If the results show that a compound is safe, well tolerated and effective, the FDA will be requested to approve the compound for clinical use. Because HD is a serious disease without a cure, the FDA will fast track its evaluation, taking about six months to review and make a decision.

The Future of Research

Here's what I think is going to happen:

  • First, we will have cocktails of safe supplements and existing drugs that slow progression and buy time. We will be seeing more existing drugs and supplements tested over the next five years. Several compounds are in clinical trials with more in the pipeline.
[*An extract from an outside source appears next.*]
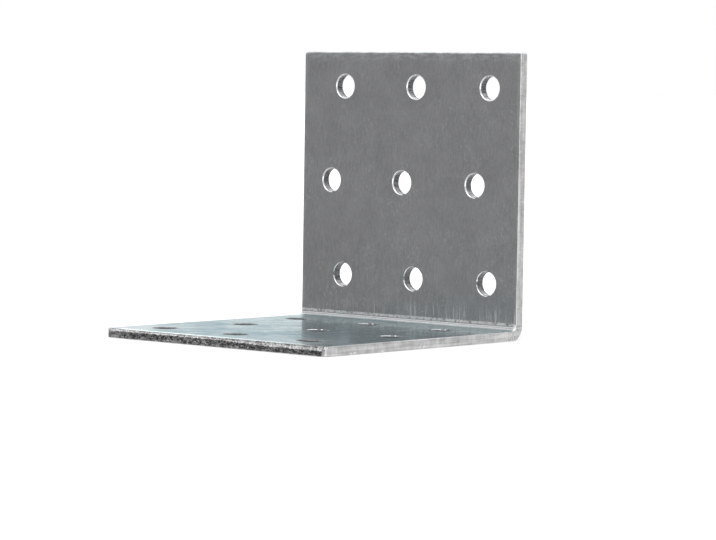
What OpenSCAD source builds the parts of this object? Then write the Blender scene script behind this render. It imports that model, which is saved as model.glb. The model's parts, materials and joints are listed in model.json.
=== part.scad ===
// Corner brace bracket: a strip of zinc-plated steel sheet, punched with nail
// holes and folded once to a right angle. Millimetres.
// X runs along the fold, Y from the free edge of the base leg to the outer face
// of the upright leg, and Z is up. The origin is the middle of the underside.

/* [Strip] */
// Width of the strip, measured along the fold
strip_width = 60; // [50:1:120]
// Thickness of the sheet
sheet_thickness = 2; // [1.5:0.1:3]
// Length of the leg that lies flat, from the outside of the fold
base_length = 62; // [50:1:120]
// Length of the leg that stands up, from the outside of the fold
upright_length = 60; // [50:1:120]
// Radius on the inside of the fold
fold_radius = 1; // [0.5:0.1:3]

/* [Nail holes] */
// Diameter of a nail hole
hole_diameter = 5; // [3:0.1:7]
// Holes in each row
hole_columns = 3; // [2:1:4]
// Rows of holes in each leg
hole_rows = 3; // [2:1:4]
// How far each row is moved sideways, to one side and the other by turns
row_shift = 1.8; // [0:0.1:3]
// From a side edge to the line of the outer holes
side_margin = 10; // [8:0.5:12]
// From the outside of the fold to the nearest row of the base leg
base_fold_margin = 12.4; // [10:0.1:14]
// From the last row of the base leg to its free edge
base_end_margin = 8.6; // [6:0.1:10]
// From the outside of the fold to the nearest row of the upright leg
upright_fold_margin = 11.5; // [10:0.1:14]
// From the last row of the upright leg to its free edge
upright_end_margin = 7.5; // [6:0.1:10]

/* [Edges] */
// Radius of the lip that the punch leaves round a hole, on the inner face
lip_radius = 0.3; // [0.1:0.05:0.6]
// Radius along the side edges of the inner face
side_edge_radius = 0.2; // [0.1:0.05:0.6]
// Radius along the free edges of the outer face
end_edge_radius = 0.35; // [0.1:0.05:0.6]
// Radius of the free corners on the left
left_corner_radius = 1.2; // [0.5:0.1:4]
// Radius of the free corners on the right
right_corner_radius = 0.6; // [0.5:0.1:4]

/* [Hidden] */
$fn = 96;

// how far a cutter runs past the metal, so that no skin is left
overrun = 1;
half_width = strip_width / 2;
fold_outer_radius = fold_radius + sheet_thickness;
hole_radius = hole_diameter / 2;
outer_column = half_width - side_margin;

// Evenly spaced places, with the first and the last one given
function spread(first, last, count) =
    [for (i = [0 : count - 1]) first + (last - first) * i / (count - 1)];

// A leg's own frame has X along the fold, Y along the leg from the outside of
// the fold, and Z through the sheet from the outer face to the inner face.
module on_base() {
    translate([0, base_length / 2, 0])
        mirror([0, 1, 0])
            children();
}

module on_upright() {
    translate([0, base_length / 2, 0])
        rotate([90, 0, 0])
            children();
}

// Side view of the folded strip: two legs and the quarter ring between them
module side_view() {
    translate([-base_length / 2, 0])
        square([base_length - fold_outer_radius, sheet_thickness]);
    translate([base_length / 2 - sheet_thickness, fold_outer_radius])
        square([sheet_thickness, upright_length - fold_outer_radius]);
    translate([base_length / 2 - fold_outer_radius, fold_outer_radius])
        intersection() {
            difference() {
                circle(fold_outer_radius);
                circle(fold_radius);
            }
            translate([0, -fold_outer_radius])
                square(fold_outer_radius);
        }
}

module folded_strip() {
    rotate([90, 0, 90])
        linear_extrude(strip_width, center = true)
            side_view();
}

// One punched hole, with its rolled lip at the inner face
module nail_hole() {
    lip_reach = hole_radius + lip_radius;
    translate([0, 0, -overrun])
        cylinder(r = hole_radius, h = sheet_thickness + 2 * overrun);
    translate([0, 0, sheet_thickness - lip_radius])
        rotate_extrude()
            difference() {
                square([lip_reach, lip_radius + overrun]);
                translate([lip_reach, 0])
                    circle(lip_radius);
            }
}

// The rows of one leg; first_side says which way the row next to the fold moves
module nail_holes(first_row, last_row, first_side) {
    rows = spread(first_row, last_row, hole_rows);
    columns = spread(-outer_column, outer_column, hole_columns);
    for (i = [0 : hole_rows - 1], column = columns) {
        side = i % 2 == 0 ? first_side : -first_side;
        translate([column + side * row_shift, rows[i], 0])
            nail_hole();
    }
}

// What rounding takes off an edge: a bar less a round rod. It lies along +Z,
// its sharp corner is on the axis, and the metal is at -X and -Y.
module edge_cutter(radius) {
    difference() {
        translate([-radius, -radius])
            square(radius + overrun);
        translate([-radius, -radius])
            circle(radius);
    }
}

// Rounds the four corners of a leg's free end and the edges of its sheet
module leg_edges(leg_length) {
    for (side = [0, 1]) {
        corner_radius = side == 0 ? right_corner_radius : left_corner_radius;
        mirror([side, 0, 0]) {
            translate([half_width, leg_length, -overrun])
                linear_extrude(sheet_thickness + 2 * overrun)
                    edge_cutter(corner_radius);
            translate([half_width, fold_outer_radius, sheet_thickness])
                rotate([-90, 0, 0])
                    linear_extrude(leg_length - fold_outer_radius + overrun)
                        mirror([0, 1])
                            edge_cutter(side_edge_radius);
        }
    }
    translate([-half_width - overrun, leg_length, 0])
        rotate([0, 90, 0])
            linear_extrude(strip_width + 2 * overrun)
                edge_cutter(end_edge_radius);
}

// Carries the rounding of the inner face's side edges round the fold
module fold_edges() {
    for (side = [0, 1])
        mirror([side, 0, 0])
            translate([half_width, base_length / 2 - fold_outer_radius, fold_outer_radius])
                rotate([0, 90, 0])
                    rotate_extrude(angle = 90)
                        translate([fold_radius, 0])
                            mirror([1, 0])
                                edge_cutter(side_edge_radius);
}

module bracket() {
    color("silver")
        difference() {
            folded_strip();
            on_base()
                nail_holes(base_fold_margin, base_length - base_end_margin, -1);
            on_upright()
                nail_holes(upright_fold_margin, upright_length - upright_end_margin, 1);
            on_base()
                leg_edges(base_length);
            on_upright()
                leg_edges(upright_length);
            fold_edges();
        }
}

bracket();
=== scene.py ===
import json
import math

import bmesh
import bpy
from mathutils import Matrix, Vector, noise


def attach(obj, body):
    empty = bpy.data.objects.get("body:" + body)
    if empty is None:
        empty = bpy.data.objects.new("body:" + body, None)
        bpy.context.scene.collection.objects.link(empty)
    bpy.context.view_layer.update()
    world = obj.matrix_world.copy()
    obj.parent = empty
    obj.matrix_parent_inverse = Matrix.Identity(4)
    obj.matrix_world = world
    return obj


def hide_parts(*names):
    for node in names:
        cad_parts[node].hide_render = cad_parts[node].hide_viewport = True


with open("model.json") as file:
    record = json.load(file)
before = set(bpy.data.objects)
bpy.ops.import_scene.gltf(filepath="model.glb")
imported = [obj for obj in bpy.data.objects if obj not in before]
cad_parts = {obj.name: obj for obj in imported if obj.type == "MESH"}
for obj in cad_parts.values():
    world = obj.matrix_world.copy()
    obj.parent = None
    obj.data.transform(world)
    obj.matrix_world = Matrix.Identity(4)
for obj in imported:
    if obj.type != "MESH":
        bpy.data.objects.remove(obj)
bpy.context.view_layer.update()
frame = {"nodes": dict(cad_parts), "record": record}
mm = 0.001
print("frame loaded:", sorted(frame["nodes"]))


def blend(low, high, value):
    # 0 below low, 1 above high, and a soft step between them
    share = min(max((value - low) / (high - low), 0.0), 1.0)
    return share * share * (3.0 - 2.0 * share)


def grain(a, b, c=0.0):
    # soft noise between -1 and 1, with features about one unit wide
    return noise.noise(Vector((a, b, c)))


def newObject(name, bm, materials):
    mesh = bpy.data.meshes.new(name)
    bm.to_mesh(mesh)
    bm.free()
    for material in materials:
        mesh.materials.append(material)
    made = bpy.data.objects.new(name, mesh)
    bpy.context.scene.collection.objects.link(made)
    return made


class Wire:
    # a node's output that Python's own operators work on, each adding a Math node

    def __init__(self, paint, socket):
        self.paint = paint
        self.socket = socket

    def math(self, operation, *values, clamp=False):
        settings = {"operation": operation, "use_clamp": clamp}
        return self.paint.node("Math", settings, dict(enumerate(values)))

    def __add__(self, other):
        return self.math("ADD", self, other)

    def __radd__(self, other):
        return self.math("ADD", other, self)

    def __sub__(self, other):
        return self.math("SUBTRACT", self, other)

    def __rsub__(self, other):
        return self.math("SUBTRACT", other, self)

    def __mul__(self, other):
        return self.math("MULTIPLY", self, other)

    def __rmul__(self, other):
        return self.math("MULTIPLY", other, self)

    def larger(self, other):
        return self.math("MAXIMUM", self, other)

    def step(self, low, high):
        # soft step from 0 to 1; high may be the smaller one
        ends = {"Value": self, "From Min": low, "From Max": high}
        return self.paint.node("MapRange", {"interpolation_type": "SMOOTHSTEP"}, ends)

    def between(self, start, end):
        # 1 from the soft start to the soft end, each given as two values
        return self.step(*start) * self.step(*end)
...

Researchers believe that a cocktail approach is the best one to pursue because HD is a multi-hit disease.
  • Second, we will have drug development for more effective treatments. CHDI foundation is taking a leader in funding and facilitating this translational research. Experienced researchers from pharmaceutical firms know how to work with compounds to reduce toxicity and increase efficiency. We will probably see the first drug from CHDI in the next few years.  Other researchers are also readying drugs for trials.  In addition, since we don't know what private companies may be developing, there could be some surprises within this period as well.
  • Third, we will eventually have virtual cures through gene silencing and restoration through stem cells. A lot of hard work is going to have to be done to get us there but the progress in mouse models has been remarkable.

Encouragingly, gene silencing and brain repair research does not just depend on funding for HD research but benefits from a much larger pool of funds. People with other dominant genetic disorders will benefit from the gene silencing research. Stroke patients as well as Alzheimer's, Parkinson's disease and other neurodegenerative disorders will benefit from the brain repair research. As success gets closer, we are seeing more and more funding go to these areas and more interest from pharmaceutical companies.

Finally, it's important to realize that all of the above research efforts are going on simultaneously right now. People often read about one potential treatment, then see a press release about a completely different one and assume that one strategy has failed and another is being tried. That is not the case. We know about a number of the major pathogenic processes in HD but we don't know which comes first or which are the most important so researchers are pursuing a number of targets and strategies. This is good; no one is wasting any time. If a drug or strategy is shown to be ineffective, then the resources will go to the other areas where researchers are achieving success.


The future has yet to be determined and we can affect it. We can urge our government to put more money into NIH research funding. We can lobby the research organizations and the FDA for expedited combination clinical trials. We need to stay on top of this until 'all of our ships are home safe in harbor' and no one is left behind.